Ванданов спросил:
– А парижского координатора?
Унгерн, подумав минуту, ответил:
– А знаешь – он солдат, его – тоже.
МАЛЕНЬКИЙ ДВУХЭТАЖНЫЙ ДОМИК НА ОКРАИНЕ УРГИ. Здесь ночной бар и отдельные номера с проститутками содержит японец Бонаяси, пергаментный старик, свободно изъясняющийся на нескольких европейских языках.
Сейчас здесь в зале пусто. Где-то за бамбуковой занавеской женщина поет грустную песню. На ковре сидят доктор Баурих и Сомов. Оба изрядно пьяные, и Сомов предлагает:
– Послушайте, знахарь, теперь давайте выпьем за берцовую кость.
– Их две, за которую? Давайте за правую. Я люблю все правое. Левое и правое, центр. Тьфу, прошляпили Россию, левые – правые. Есть только правые и неправые. Ура!
– Ура! – соглашается Сомов, тоже выпивая. – Между прочим, очень вкусная гадость.
– Кругом самозванцы, психи и пройдохи, – говорит Баурих. – Послушайте, Сомов, неужели вы верите этому неврастенику? Неужели в Париже на него делают серьезную ставку? Мир населен полутора миллиардами одичавших, изверившихся зверей, которые сплющены страхом, – оттого и революции делают.
Сомов, оглянувшись, спрашивает:
– Вы что, плохого мнения о контрразведке барона?
Баурих махнул рукой:
– Они интеллигентов не понимают. Если бы я говорил «люблю жидов», или «готовлю покушение на Унгерна», или «Ленин – неглупый человек», – вот тогда к стенке. А такой язык им непонятен, пугает их только как детишек – и все. – Баурих засмеялся. – Парадокс: охранка без интеллигентов не может. Мы без них можем, они без нас – нет. Так сказать, неразделенная любовь. А потом, я ничего не боюсь – Унгерн врачей обожает. Он даже зубную врачиху здешнюю – еврейку Розенблюм – не разрешил подстрелить, потому что боится зубной боли. Скоро снова дальше, большая дорога предстоит.
– Большая?
– Он велел сорок ампул заготовить. На каждой двадцатой версте колется – восемьсот верст. А потом он что-то с этим красным монголом задумал.
– С Сухэ Батором?
– А черт его знает. Словом, все одно к одному.

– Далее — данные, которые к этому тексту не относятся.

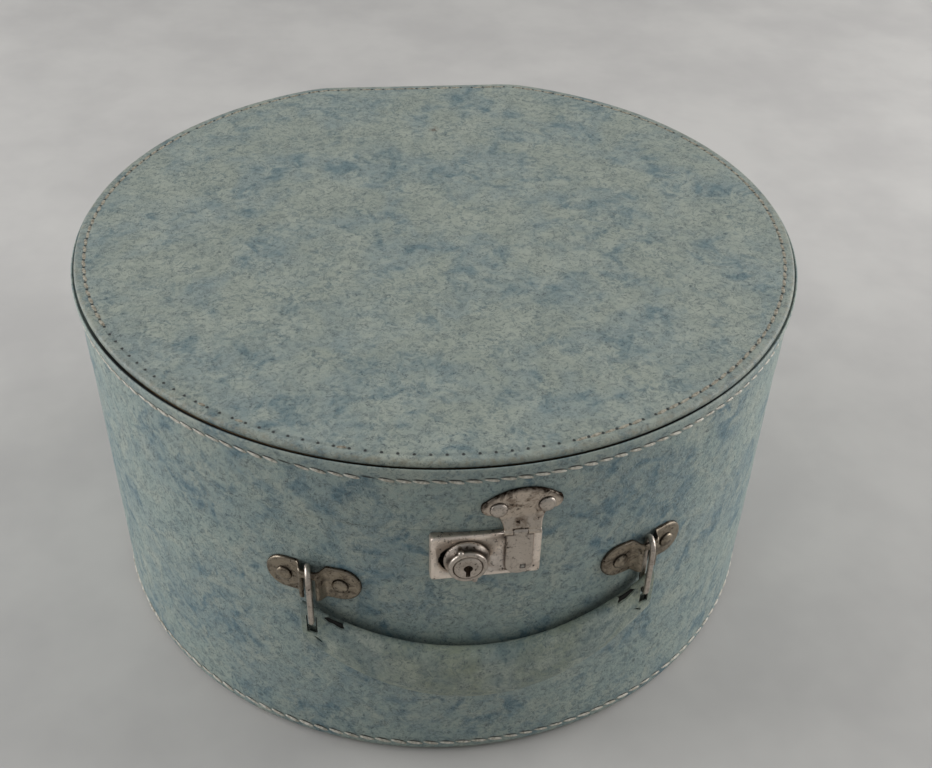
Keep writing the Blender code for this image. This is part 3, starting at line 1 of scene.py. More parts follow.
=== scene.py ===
# %% [markdown]
# # A round hat box in mottled leatherette
#
# This file dresses a set of ready solids. The solids say where each piece is and how it moves; the
# pieces made here stand for the ones that show, with rounded edges, stitches, wear and finishes.
# All lengths are in metres, Z is up, and the lock and handle face -Y.

import math
import random

import bmesh
import bpy
from mathutils import Matrix, Vector, noise


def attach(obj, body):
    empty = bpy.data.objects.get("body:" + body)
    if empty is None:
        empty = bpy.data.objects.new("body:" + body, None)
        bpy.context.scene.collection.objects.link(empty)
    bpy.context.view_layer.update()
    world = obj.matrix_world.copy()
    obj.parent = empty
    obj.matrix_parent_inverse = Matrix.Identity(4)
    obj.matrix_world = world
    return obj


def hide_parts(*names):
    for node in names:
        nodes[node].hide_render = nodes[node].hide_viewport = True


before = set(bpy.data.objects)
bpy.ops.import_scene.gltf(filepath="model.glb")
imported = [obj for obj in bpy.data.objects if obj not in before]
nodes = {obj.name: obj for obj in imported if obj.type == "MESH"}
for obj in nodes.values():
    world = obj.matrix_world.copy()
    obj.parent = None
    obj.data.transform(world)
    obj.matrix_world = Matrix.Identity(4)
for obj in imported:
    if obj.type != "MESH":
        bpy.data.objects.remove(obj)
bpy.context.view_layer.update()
MM = 0.001
chance = random.Random(12)

# %% [markdown]
# ## The camera and the light
#
# The camera stands where the photographer stood: half a metre in front, half a metre up, and tipped
# down by nearly 39 degrees. A lens of 46.6 mm on a 36 mm wide frame gives the same perspective.

# %% Camera
CAMERA_PLACE = (-0.06405, -0.50955, 0.4977)
VIEW_TURN = math.radians(-9.0)
VIEW_TIP = math.radians(90.0 - 38.70)
VIEW_ROLL = 0.0291
LENS = 46.598
camera = bpy.data.objects.new("camera", bpy.data.cameras.new("camera"))
camera.data.lens = LENS
camera.data.sensor_width = 36.0
camera.data.clip_start = 0.01
camera.matrix_world = (
    Matrix.Translation(CAMERA_PLACE)
    @ Matrix.Rotation(VIEW_TURN, 4, "Z")
    @ Matrix.Rotation(VIEW_TIP, 4, "X")
    @ Matrix.Rotation(VIEW_ROLL, 4, "Z")
)
bpy.context.scene.collection.objects.link(camera)
bpy.context.scene.camera = camera
bpy.context.scene.view_settings.view_transform = "Standard"
print("camera at", CAMERA_PLACE, "with a lens of", LENS, "mm")

# %% [markdown]
# ## Small helpers
#
# Colours are picked as sRGB hex values, as on a paint chart, and turned to linear light once. A node
# is added with its settings and links in one line, so that a material reads from top to bottom.


# %% Colours and nodes
def linear(hex_colour):
    """An sRGB hex colour as linear red, green, blue and full alpha."""
    channels = [int(hex_colour[start:start + 2], 16) / 255 for start in (1, 3, 5)]
    return (*[c / 12.92 if c <= 0.04045 else ((c + 0.055) / 1.055) ** 2.4 for c in channels], 1.0)


def add(tree, kind, inputs=None, **settings):
    """Add a node: settings are its own options, inputs are values or outputs of other nodes."""
    new = tree.nodes.new(kind)
    for name, value in settings.items():
        setattr(new, name, value)
    for socket, value in (inputs or {}).items():
        if isinstance(value, bpy.types.NodeSocket):
            tree.links.new(value, new.inputs[socket])
        else:
            new.inputs[socket].default_value = value
    return new


def per(length):
    """The scale of a pattern whose features are this long."""
    return 1.0 / length


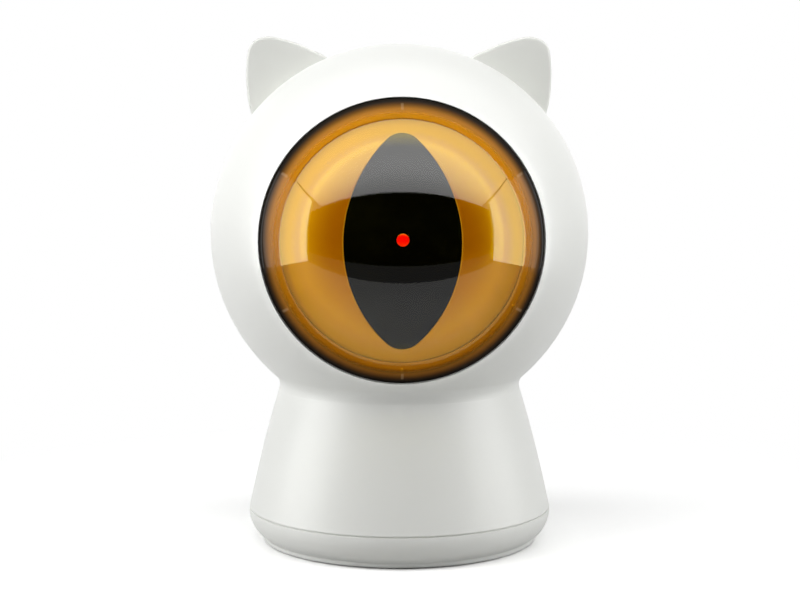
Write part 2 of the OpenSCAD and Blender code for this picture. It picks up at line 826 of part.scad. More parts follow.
module board_screws() color(steel) for (p = board_posts) {
    translate([p[0], p[1], board_z + board_t]) screw(1.5, 0.8, small_r, board_t + 2);
}

module usb_socket() color(steel) translate([port_x, 0, port_z]) difference() {
    translate([-3.75, port_floor_y - 5.6, board_z + board_t - port_z]) {
        cube([7.5, 5.6, 2 * (port_z - board_z - board_t)]);
    }
    difference() {
        translate([-3.4, port_floor_y - 4.4, -0.95]) cube([6.8, 6, 1.9]);
        translate([-2.6, port_floor_y - 4.5, -0.1]) cube([5.2, 3.8, 0.5]);
    }
}

module switch_board() color(board_green) in_button_frame() difference() {
    translate([-7.6, switch_face_y - 1.2, port_z - 4.2]) cube([15.2, 1.2, 11]);
    for (x = [-5.8, 5.8]) {
        translate([x, 0, port_z + 4.8]) rod_y(small_r + 0.1, switch_face_y - 2, switch_face_y + 1);
    }
}

module switch_screws() color(steel) in_button_frame() for (x = [-5.8, 5.8]) {
    translate([x, switch_face_y - 1.2, port_z + 4.8]) rotate([90, 0, 0]) {
        screw(1.4, 0.8, small_r, 4);
    }
}

plunger_r = 1.5;
button_back_y = button_seat_y - 0.1 - button_flange_t;

module button_switch() color(dark) in_button_frame() translate([0, 0, port_z]) difference() {
    translate([-3, switch_face_y, -3]) cube([6, button_back_y - button_travel - 0.3 - switch_face_y, 6]);
    rod_y(plunger_r + run_gap, switch_face_y + 0.4, 30);
}

module switch_plunger() color(white) in_button_frame() translate([0, 0, port_z]) {
    rod_y(plunger_r, switch_face_y + 0.5 + button_travel, button_back_y);
}

module power_button() color(grey_white) in_button_frame() translate([0, 0, port_z]) {
    face_y = flank_at(port_z) + 0.5;
    rod_y(button_d / 2 + 1, button_back_y, button_back_y + button_flange_t);
    rotate([-90, 0, 0]) rotate_extrude() {
        difference() {
            translate([0, button_back_y]) square([button_d / 2, face_y - button_back_y]);
            // the finger dish in the button's face
            translate([0, face_y + 14.6]) circle(15);
        }
    }
}

module battery_tray() color(grey_white) difference() {
    union() {
        translate([0, 0, tray_low_z]) cylinder(r = tray_r, h = tray_top_z - tray_low_z);
        translate([0, 0, ledge_z]) cylinder(r = tray_r + 1.2, h = 1.2);
        // the bayonet flange, with gaps where the cap's lugs come out
        difference() {
            translate([0, 0, collar_top_z - lug_t - 1.2]) cylinder(r = collar_r - collar_t - 0.3, h = 1);
            for (a = [90, 210, 330]) rotate([0, 0, a + cap_turn]) lug_slice(lug_half + 2, tray_r);
        }
        for (p = board_posts) translate([p[0], p[1], tray_top_z]) {
            cylinder(r = 2, h = board_z - tray_top_z);
        }
    }
    for (x = [-cell_pitch, 0, cell_pitch]) translate([x, 0, cell_z]) {
        half_l = cell_l / 2 + contact_t;
        rod_y(cell_d / 2 + fit, -half_l, half_l);
        translate([-cell_d / 2 - fit, -half_l, -cell_z]) cube([cell_d + 2 * fit, 2 * half_l, cell_z]);
    }
    for (p = board_posts) translate([p[0], p[1], board_z - 2]) {
        cylinder(r = small_r + thread_gap, h = 3);
    }
}

// A wedge-shaped piece of space along +X, from a radius outward
module lug_slice(half_angle, inner) {
    far = 40;
    linear_extrude(30) polygon([
        [inner * cos(half_angle), -inner * sin(half_angle)],
        [far * cos(half_angle), -far * sin(half_angle)],
        [far * cos(half_angle), far * sin(half_angle)],
        [inner * cos(half_angle), inner * sin(half_angle)]
    ]);
}

module battery_cells() color([0.2, 0.35, 0.3]) for (k = [-1:1]) {
    translate([k * cell_pitch, 0, cell_z]) rotate([0, 0, k == 0 ? 180 : 0]) {
        rod_y(cell_d / 2, -cell_l / 2, cell_l / 2 - 1);
        rod_y(1.9, cell_l / 2 - 1 - eps, cell_l / 2);
    }
}

module battery_contacts() color(steel) {
    for (k = [-1:1], end = [0, 1]) translate([k * cell_pitch - 3.2, 0, cell_z - 3.2]) {
        mirror([0, end, 0]) translate([0, cell_l / 2, 0]) cube([6.4, contact_t, 6.4]);
    }
}

module bottom_cap() color(white) difference() {
    union() {
        rotate_extrude() intersection() {
            outline();
            square([big, seam_z - seam_gap / 2]);
        }
        cylinder(r = collar_r, h = collar_top_z);
    }
    difference() {
        translate([0, 0, cap_floor_z]) cylinder(r = collar_r - collar_t, h = 20);
        for (a = [90, 210, 330]) rotate([0, 0, a]) intersection() {
            translate([0, 0, collar_top_z - lug_t]) difference() {
                cylinder(r = collar_r, h = 3);
                translate([0, 0, -1]) cylinder(r = collar_r - collar_t - lug_in, h = 5);
            }
            lug_slice(lug_half, tray_r - 2);
        }
    }
    // seats of the rubber ring and pad
    translate([0, 0, foot_top_z - 5]) rotate_extrude() {
        translate([foot_d / 2 - foot_w - fit, 0]) square([foot_w + 2 * fit, 5]);
        square([pad_d / 2 + fit, 5]);
    }
    // finger recesses that turn the cap, and the level underside
    both_sides() translate([grip_x, 0, foot_top_z - 5]) cylinder(r = grip_r, h = 5);
    translate([0, 0, foot_out - 5]) cylinder(r = 40, h = 5);
}

module rubber_feet() color([0.35, 0.35, 0.36]) rotate_extrude() {
    polygon([
        [foot_d / 2 - foot_w, foot_out], [foot_d / 2 - foot_w + foot_out, 0],
        [foot_d / 2 - foot_out, 0], [foot_d / 2, foot_out],
        [foot_d / 2, foot_top_z], [foot_d / 2 - foot_w, foot_top_z]
    ]);
    polygon([
        [0, 0], [pad_d / 2 - foot_out, 0], [pad_d / 2, foot_out], [pad_d / 2, foot_top_z],
        [0, foot_top_z]
    ]);
}

front_shell();
rear_shell();
left_ear();
right_ear();
ear_screws();
shell_screws();
eye_dome();
eye_bezel();
iris_shell();
pupil_window();
laser_lens();
laser_barrel();
laser_board();
tilt_cradle();
tilt_gear();
tilt_pinion();
tilt_motor();
tilt_screws();
pan_yoke();
pan_gear();
pan_bush();
pan_clip();
pan_pinion();
pan_motor();
pan_screws();
chassis();
chassis_screws();
main_board();
board_chips();
board_screws();
usb_socket();
switch_board();
switch_screws();
button_switch();
switch_plunger();
power_button();
battery_tray();
battery_cells();
battery_contacts();
bottom_cap();
rubber_feet();
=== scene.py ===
import math

import bmesh
import bpy
from mathutils import Matrix, Vector


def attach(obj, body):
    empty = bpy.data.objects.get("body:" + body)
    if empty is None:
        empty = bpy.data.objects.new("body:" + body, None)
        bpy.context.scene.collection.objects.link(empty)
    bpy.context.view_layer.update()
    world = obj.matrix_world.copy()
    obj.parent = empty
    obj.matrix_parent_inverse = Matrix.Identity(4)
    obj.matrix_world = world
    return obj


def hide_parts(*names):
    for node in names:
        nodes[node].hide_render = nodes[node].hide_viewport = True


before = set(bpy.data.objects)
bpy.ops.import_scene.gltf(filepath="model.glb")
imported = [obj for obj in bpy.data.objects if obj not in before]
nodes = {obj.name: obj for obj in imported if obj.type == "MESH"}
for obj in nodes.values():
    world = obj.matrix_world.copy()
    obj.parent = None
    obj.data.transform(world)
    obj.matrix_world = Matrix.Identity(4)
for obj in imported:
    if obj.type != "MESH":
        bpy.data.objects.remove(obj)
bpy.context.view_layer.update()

# ---------------------------------------------------------------- camera
# The photograph's viewpoint: a long lens a little above and to the left of the toy's axis,
# looking slightly down.
CAMERA_AT = (-0.0066, -0.36106, 0.08717)
CAMERA_DOWN = 5.598
CAMERA_RIGHT = 1.067
LENS_PIXELS, FRAME_PIXELS = 1675.2, 800
camera = bpy.data.objects.new("camera", bpy.data.cameras.new("camera"))
camera.location = CAMERA_AT
camera.rotation_euler = (math.radians(90 - CAMERA_DOWN), 0, -math.radians(CAMERA_RIGHT))
camera.data.sensor_width = 36
camera.data.lens = LENS_PIXELS * camera.data.sensor_width / FRAME_PIXELS
bpy.context.scene.collection.objects.link(camera)
bpy.context.scene.camera = camera
bpy.context.scene.view_settings.view_transform = "Standard"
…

Из-за бамбуковой занавески выходит женщина, которая пела песню. Она молода еще, в глазах льдинки остановившиеся, лицо белое, декольте громадное, безвкусное. Она стоит и шепчет:
– Скоты, скоты, грязные скоты!
А где-то за ее спиной из номеров раздается заунывная, с пьяным всхлипыванием казачья песня. Доктор хватает Сомова за руку и шепчет:
– Боже мой, Варя! Варенька Федорова! Господи, я же всю ее семью лечил! Неужели она? Варя, – говорит он. – Варенька, это вы?
Варя посмотрела на доктора. В лице ее что-то дрогнуло, сломилось ее лицо.
Доктор подбежал к ней, обнял ее, стал целовать ее, прижимать к себе, гладить по голове, повторяя:
– Варенька, боже ты мой, Варенька, девочка! Варенька, что же это с вами, милая? Ну сейчас, сейчас, золотко, сейчас, погоди, сейчас я закажу всего, будем вместе сидеть. Знакомься, это Сомов – полковник из Парижа, Андрей Лукич.
Варя, когда услышала слова доктора, как-то изумленно, с ужасом посмотрела на Сомова, шагнула к нему, сжав у горла худенькие свои кулачки, хотела что-то сказать, но вдруг, словно пьяная, упала к его ногам.
Доктор захлопотал над ней, стал дуть ей в лицо, хлопать по щекам, потом бросился за перегородку. Там он сшиб что-то, выругался и закричал визгливым, непохожим голосом:
– Бонаяси, Бонаяси, иди сюда! Воды! Воды! Бонаяси!
Варя медленно вздохнула, поднялась, посмотрела на Сомова прежним, враз остановившимся заледеневшим взглядом, как-то непонятно, сквозь силу, усмехнулась и сказала:
– Между прочим, полковник Генерального штаба Андрей Лукич Сомов – мой муж.